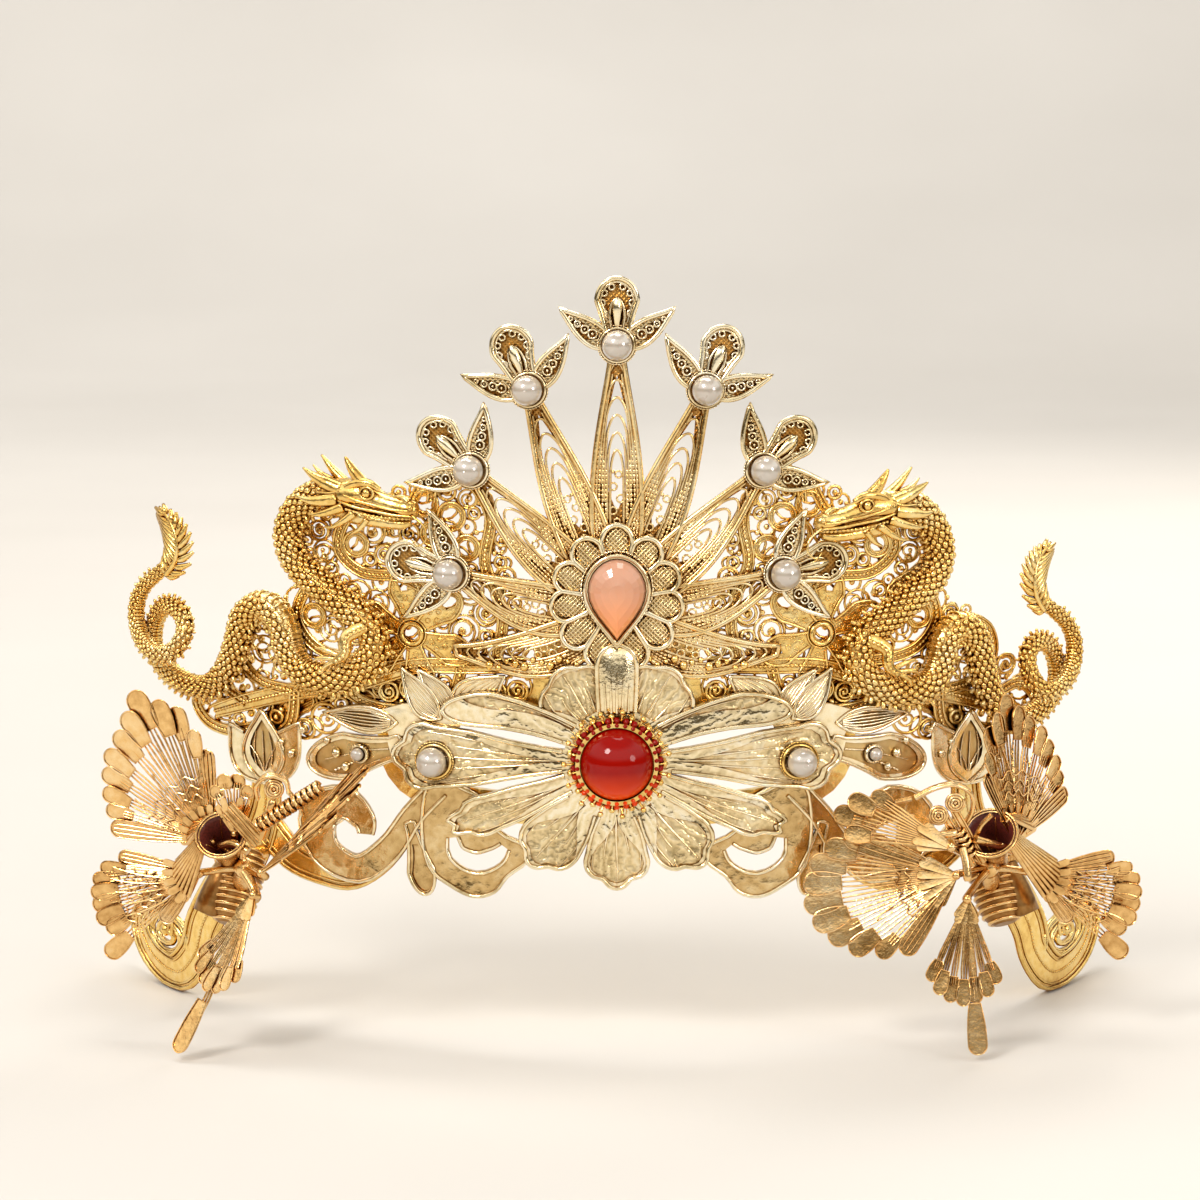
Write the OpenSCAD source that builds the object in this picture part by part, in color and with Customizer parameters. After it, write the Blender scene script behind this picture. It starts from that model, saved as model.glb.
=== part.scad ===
// Phoenix crown: cast frame, filigree fan, flower plate, two dragons, two phoenixes.
// All numbers are millimetres. X runs left to right, Y runs front to back, Z is up.

/* [Crown] */
// Overall width of the crown; everything is scaled with it
crown_w = 179; // [165:1:193]
// Radius of the head curve that the plates follow
shell_r = 95; // [93:0.5:98]
// Thickness of the cast frame
frame_t = 1.4; // [1.2:0.1:1.8]
// Thickness of the filigree sheets
sheet_t = 0.9; // [0.7:0.1:1.1]
// Clearance between two layers
layer_gap = 0.2; // [0.15:0.05:0.3]

/* [Flower plate] */
// Thickness of the flower plate
plate_t = 1.2; // [1:0.1:1.5]
// Depth of the sunk petal floors
sunk = 0.35; // [0.2:0.05:0.5]
// Diameter of the red cabochon
agate_d = 12; // [11:0.1:12.5]
// Height of the red cabochon above its seat
agate_h = 5.6; // [4.5:0.1:6.5]

/* [Fan] */
// Reach of the middle fan petal
fan_reach = 44.7; // [42:0.1:47]
// Greatest width of a fan petal
lancet_w = 9; // [8:0.1:9.6]
// Width of a fan petal at its tip
lancet_tip = 2.4; // [2:0.1:3]
// Width of the opening in a fan petal
lancet_gap = 4.2; // [3:0.1:4.6]
// Width of the drop stone
drop_w = 10; // [9:0.1:10.6]
// Length of the drop stone
drop_l = 13.5; // [12.5:0.1:14]

/* [Pearls] */
// Diameter of the large pearls
pearl_d = 5; // [4.4:0.1:5.4]
// Diameter of the small pearls
small_pearl_d = 2.2; // [1.8:0.1:2.6]

/* [Dragons] */
// Diameter of the dragon body
dragon_d = 5.4; // [4.8:0.1:5.8]
// Height of the back spikes as a share of the body radius
spike = 0.42; // [0.2:0.02:0.55]

/* [Phoenixes] */
// Thickness of the feather sheets
feather_t = 0.6; // [0.5:0.05:0.8]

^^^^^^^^

• **TASK REQUIREMENTS**:
Reproduce every line of the material above exactly.

• **FULL OUTPUT**:
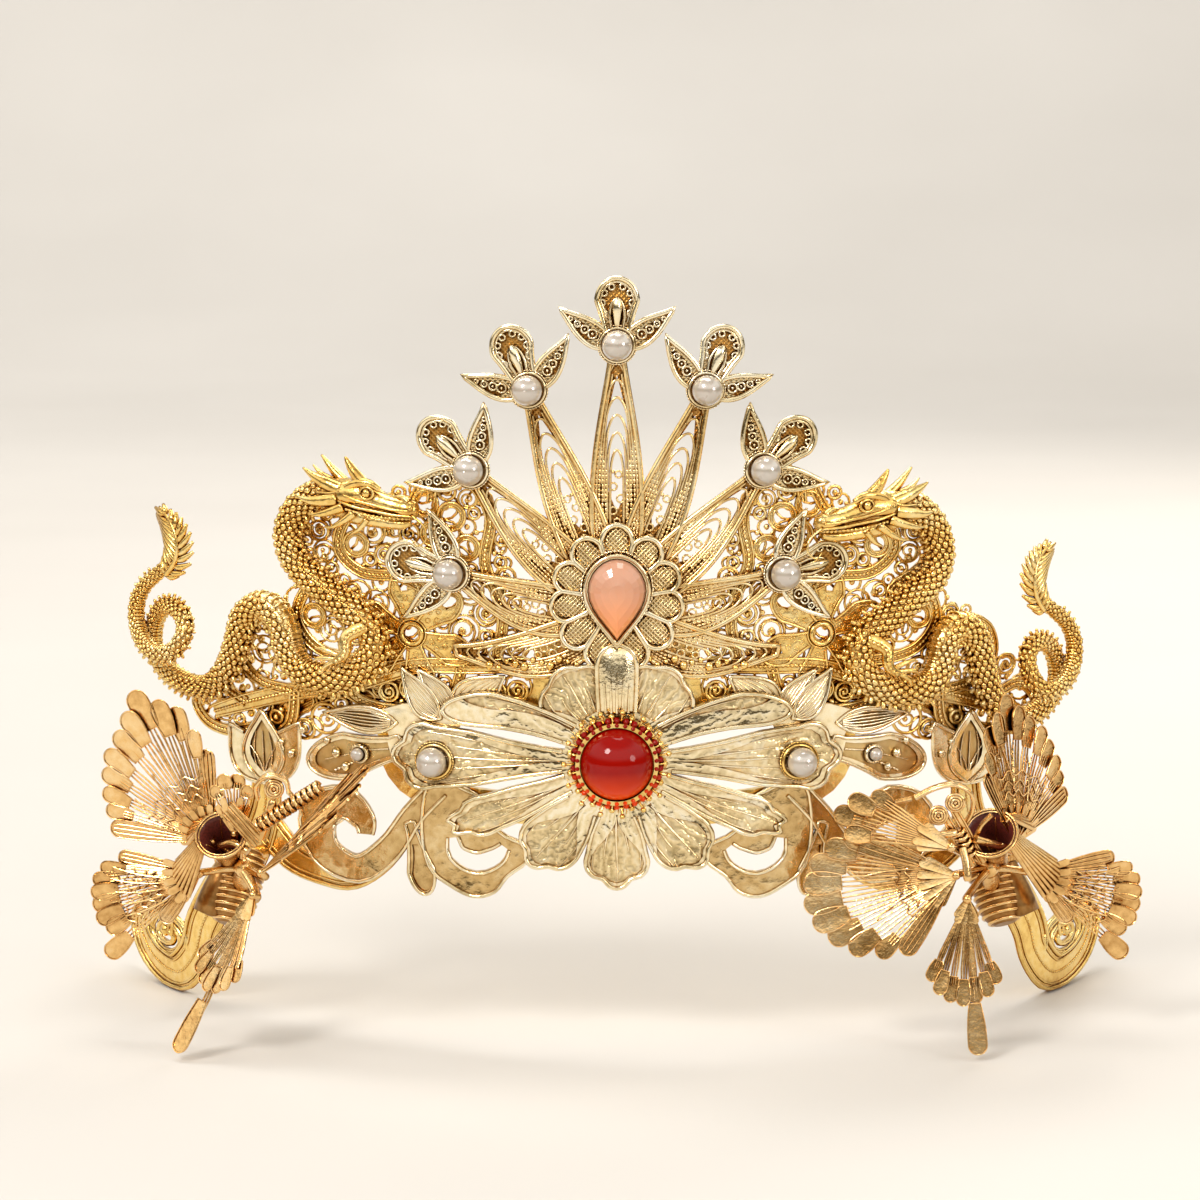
Write the OpenSCAD source that builds the object in this picture part by part, in color and with Customizer parameters. After it, write the Blender scene script behind this picture. It starts from that model, saved as model.glb.
=== part.scad ===
// Phoenix crown: cast frame, filigree fan, flower plate, two dragons, two phoenixes.
// All numbers are millimetres. X runs left to right, Y runs front to back, Z is up.

/* [Crown] */
// Overall width of the crown; everything is scaled with it
crown_w = 179; // [165:1:193]
// Radius of the head curve that the plates follow
shell_r = 95; // [93:0.5:98]
// Thickness of the cast frame
frame_t = 1.4; // [1.2:0.1:1.8]
// Thickness of the filigree sheets
sheet_t = 0.9; // [0.7:0.1:1.1]
// Clearance between two layers
layer_gap = 0.2; // [0.15:0.05:0.3]

/* [Flower plate] */
// Thickness of the flower plate
plate_t = 1.2; // [1:0.1:1.5]
// Depth of the sunk petal floors
sunk = 0.35; // [0.2:0.05:0.5]
// Diameter of the red cabochon
agate_d = 12; // [11:0.1:12.5]
// Height of the red cabochon above its seat
agate_h = 5.6; // [4.5:0.1:6.5]

/* [Fan] */
// Reach of the middle fan petal
fan_reach = 44.7; // [42:0.1:47]
// Greatest width of a fan petal
lancet_w = 9; // [8:0.1:9.6]
// Width of a fan petal at its tip
lancet_tip = 2.4; // [2:0.1:3]
// Width of the opening in a fan petal
lancet_gap = 4.2; // [3:0.1:4.6]
// Width of the drop stone
drop_w = 10; // [9:0.1:10.6]
// Length of the drop stone
drop_l = 13.5; // [12.5:0.1:14]

/* [Pearls] */
// Diameter of the large pearls
pearl_d = 5; // [4.4:0.1:5.4]
// Diameter of the small pearls
small_pearl_d = 2.2; // [1.8:0.1:2.6]

/* [Dragons] */
// Diameter of the dragon body
dragon_d = 5.4; // [4.8:0.1:5.8]
// Height of the back spikes as a share of the body radius
spike = 0.42; // [0.2:0.02:0.55]

/* [Phoenixes] */
// Thickness of the feather sheets
feather_t = 0.6; // [0.5:0.05:0.8]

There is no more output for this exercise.